Unterstützung von Smartphones beim nahtlosen Wechsel zwischen Netzwerken
Als das Internet vor vier Jahrzehnten erfunden wurde, ging man davon aus, dass die Geräte fest mit einem einzigen Netz verbunden sein würden. Doch mit dem Aufkommen der Mobiltelefone wurden wir eines Besseren belehrt. „Ein Smartphone kann gleichzeitig mit zwei Netzen verbunden sein, was sehr häufig vorkommt“, erklärt Denis Périquet, Mitbegründer und Geschäftsführer von Tessares und Projektkoordinator von MPA. „Doch wenn Ihr Smartphone beginnt, Daten mit der Außenwelt auszutauschen – z. B. eine Nachricht zu senden, eine E-Mail abzurufen oder auf Facebook zuzugreifen –, wählt es aus den verfügbaren Netzwerken eines aus.“ Standardmäßig versuchen Smartphones immer, WLAN zu verwenden, wenn es verfügbar ist (da es günstiger ist) – andernfalls wählen sie das Mobilfunknetz. Daraus können sich zwei Probleme ergeben. Wenn eine Datensitzung über WLAN gestartet wurde und dann die WLAN-Abdeckung verlassen wird, gibt es beim Wechsel zum Mobilfunknetz Übergabeprobleme: Entweder kommt es zum Stillstand oder ein Neustart wird erforderlich. Probleme am Rande des Netzwerks können auftreten, wenn Sie sich an einem Ort befinden, an dem das WLAN schwach ist. Da das Smartphone zunächst immer auf WLAN zugreift, bleibt es bei dieser instabilen Verbindung, was zu einem äußerst schlechten Benutzungserlebnis führt. Das EU-finanzierte Projekt MPA hat eine Lösung entwickelt, die sich auf ein neues Internetprotokoll namens Multipath TCP (MPTCP) stützt. Dadurch kann eine einzelne Datensitzung mehrere Netzwerke gleichzeitig nutzen. „In unserem Smartphone-Kontext bedeutet dies, dass eine Datensitzung (Herunterladen eines Bildes, Senden einer E-Mail, Anschauen einer Netflix-Serie) sowohl WLAN- als auch Mobilfunknetze gleichzeitig nutzen kann“, so Périquet.

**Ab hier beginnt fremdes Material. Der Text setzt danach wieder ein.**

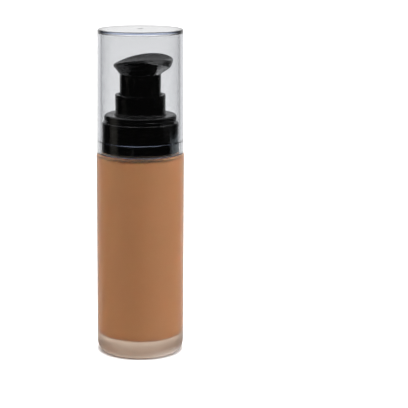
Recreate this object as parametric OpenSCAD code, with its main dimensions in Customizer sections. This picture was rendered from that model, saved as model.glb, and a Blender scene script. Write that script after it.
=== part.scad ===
// Frosted glass foundation bottle with a treatment pump and a clear overcap.
// Millimetres. +Z is up, the origin is the centre of the base, and the front is -Y.
// The bottle and its threads come first, then the closure, the pump, the finger head and the overcap.

/* [Bottle] */
// Outer diameter of the glass cylinder
bottle_d = 31; // [30:0.1:32]
// Height of the flat shoulder above the base
shoulder_z = 71.7; // [70:0.1:74]
// Thickness of the glass wall
wall_t = 2.2; // [1.8:0.1:2.4]
// Thickness of the glass shoulder
shoulder_t = 1.1; // [1:0.1:1.8]
// Thickness of the solid glass base
base_t = 5.9; // [4.5:0.1:6.4]
// Width of the rounded heel
heel_w = 2.2; // [1.5:0.1:3]
// Height of the rounded heel
heel_h = 3.7; // [2:0.1:4]
// Height of the neck above the shoulder
neck_h = 9.3; // [9.3:0.1:10]

/* [Neck thread] */
// Radius at the crest of the glass thread
thread_crest_r = 9.85; // [9.7:0.05:9.9]
// Rise of the thread in one turn
thread_pitch = 3.175; // [3:0.025:3.3]
// Number of turns of glass thread
thread_turns = 1.25; // [1:0.05:1.4]

/* [Closure] */
// Radius of the black collar
collar_r = 13.46; // [13.3:0.02:13.5]
// Radius of the ring around the collar's foot
collar_foot_r = 13.7; // [13.6:0.02:13.75]
// Height of the collar's foot ring
collar_foot_h = 3.3; // [2:0.1:3.6]
// Height of the whole collar
collar_h = 10.4; // [9.8:0.1:10.5]
// Radius of the ledge above the collar
ledge_r = 12.75; // [12.4:0.05:13]

/* [Guide sleeve] */
// Outer radius of the sleeve
sleeve_r = 8.86; // [8.6:0.02:9]
// Radius of the sleeve's foot
sleeve_foot_r = 9.23; // [9.1:0.01:9.6]
// Height of the sleeve above the ledge
sleeve_h = 7; // [6.6:0.1:7.2]

/* [Finger head] */
// Outer radius of the skirt that runs in the sleeve
skirt_r = 7.24; // [7:0.02:7.3]
// Height above the ledge at which the head flares out of the skirt
flare_rise = 14.1; // [13.6:0.1:14.6]
// Mean radius of the rim
head_r = 11.2; // [10.8:0.1:11.3]
// How far the rim is set off towards the nozzle
head_shift = 1.35; // [1.1:0.05:1.4]
// How far the rim swells at its sides
head_swell = 0.85; // [0.5:0.05:0.9]
// Mean height of the rim over the flare
rim_rise = 5.05; // [4.9:0.05:5.2]
// How far the rim climbs towards the nozzle
rim_tilt = 0.9; // [0.7:0.05:0.95]
// How far the rim climbs at its sides
rim_saddle = 0.7; // [0.5:0.05:0.75]
// Height of the dish's lowest point over the flare
dish_rise = 3.3; // [3.2:0.05:3.4]
// Direction of the nozzle from +X, positive towards +Y
nozzle_turn = -8; // [-40:1:40]

/* [Pump] */
// Travel of the finger head
stroke = 5.5; // [4:0.1:5.5]
// Radius of the pump chamber
chamber_r = 3.65; // [3.6:0.01:3.7]
// Outer radius of the hollow stem
stem_r = 1.9; // [1.8:0.05:1.95]
// Turns of the return spring
spring_turns = 8; // [6:1:8]
// Radius of the spring's wire
spring_wire_r = 0.22; // [0.18:0.01:0.24]
// Radius of the inlet ball
ball_r = 1; // [0.9:0.05:1]
// Outer radius of the dip tube
tube_r = 1.5; // [1.4:0.05:1.5]

/* [Overcap] */
// Radius of the cap's rim
cap_rim_r = 15.3; // [15.1:0.05:15.4]
// Radius of the cap's top
cap_top_r = 14.95; // [14.8:0.05:15.1]
// Height of the cap from rim to top
cap_h = 43.3; // [42.5:0.1:45]
// Thickness of the cap's top
cap_top_t = 1; // [0.9:0.1:1.6]
// Height of the step inside the rim
cap_step_h = 4.1; // [4.1:0.1:4.4]

/* [Hidden] */
$fn = 96;

seat_gap = 0.02;      // between faces that rest on each other
fit_gap = 0.03;       // radial, between a shaft and its hole
loose_gap = 0.3;      // radial, round a piece that lifts out
overlap = 0.1;        // how far joined shapes run into each other

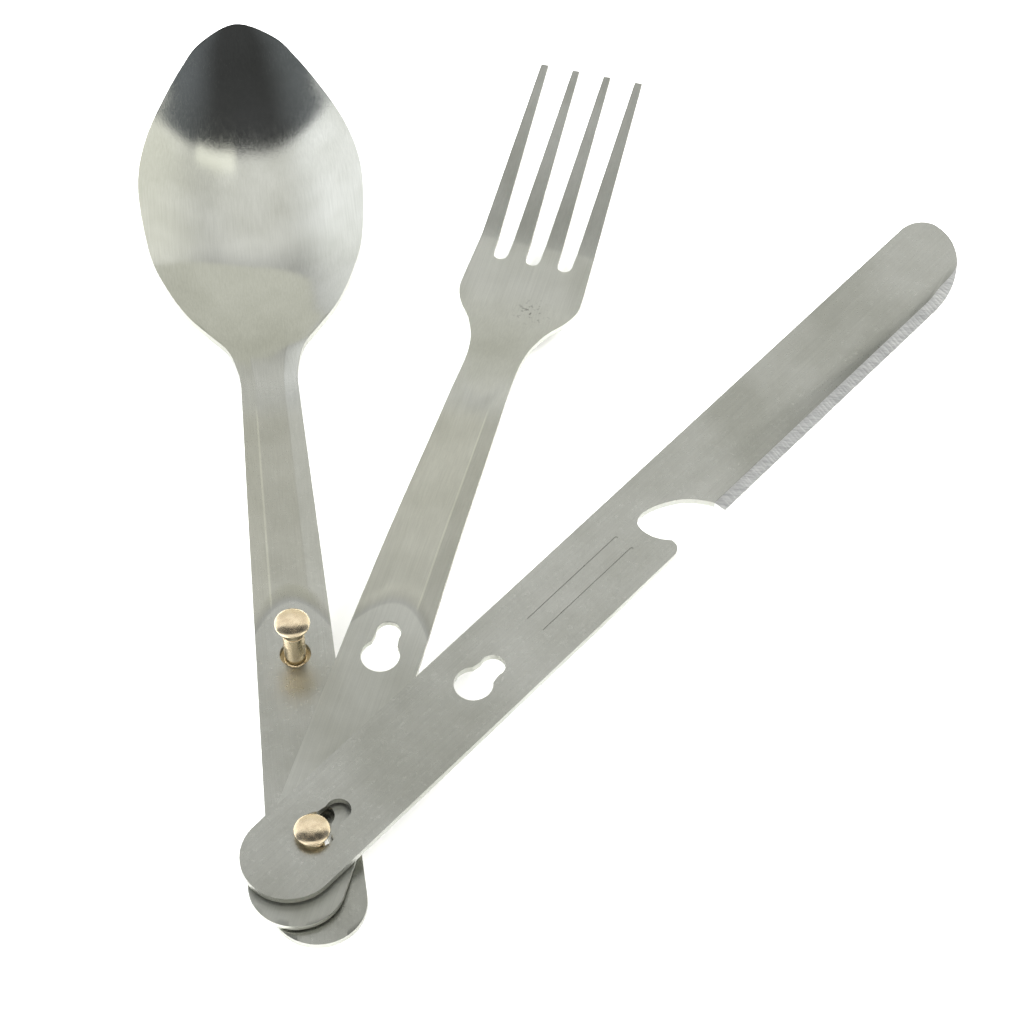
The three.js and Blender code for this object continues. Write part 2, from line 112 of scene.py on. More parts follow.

Eine Lösung auf mehreren Pfaden
Die auf MPTCP basierende Lösung beruht auf zwei Software-Komponenten, von denen eine im Smartphone selbst und die andere im Netz des Mobilfunkbetreibers integriert ist. Die letztgenannte Software wurde im Rahmen des MPA-Projekts erarbeitet. Die Lösung geht das Übergabeproblem folgendermaßen an: Das Smartphone ist anfangs sowohl mit dem WLAN- als auch mit dem Mobilfunknetz verbunden. WLAN hat jedoch eine höhere Priorität und wird zu Beginn der Sitzung verwendet. Wenn die WLAN-Abdeckung unterbrochen wird, beginnt das Smartphone schrittweise mit dem Senden/Empfangen von Daten über das Mobilfunknetz. „Für den Endbenutzenden sieht es nach einem sehr reibungslosen Übergang aus, der ein großartiges Benutzungserlebnis bietet", fügt Périquet hinzu. Bei Problemen am Rande des Netzwerks bemerkt das Smartphone, dass das WLAN schwach ist, und kombiniert sowohl WLAN als auch Mobilfunk, so dass die Benutzenden das WLAN nicht manuell ausschalten müssen.
Entwicklung mit Hilfe von EU-Mitteln
Im Rahmen des Projekts MPA unternahm Tessares mehrere Schritte zur Entwicklung des MPTCP. Dazu gehörten auch Normungsaktivitäten, um die Technologie unter die Standards von 3GPP zu bringen – dem Gremium, das Protokolle für die mobile Telekommunikation konzipiert. Das Team feilte weiter an der Software und testete sie sowohl in seinem Labor als auch in den Labors der Mobilfunkbetreiber. Außerdem führten sie Feldversuche mit dem neuen System durch. „Diese Art von Projekt braucht Zeit und erfordert viele Ressourcen. Die EU-Finanzierung war der Schlüssel zur Unterstützung all dieser Aktivitäten“, bemerkt Périquet.
Einführung der Lösung auf dem Markt
Das MPA-Team hat die netzseitige Software erfolgreich entwickelt und in Feldversuchen nachgewiesen, dass die Lösung funktioniert. Das Produkt wurde im Rahmen einer Live-Demonstration auf dem Mobile World Congress in Barcelona im Jahr 2022 vorgestellt. „Die Lösung wird sich der Marktreife nähern, sobald die Smartphones in der Lage sind, diese Funktion zu unterstützen“, schließt Périquet.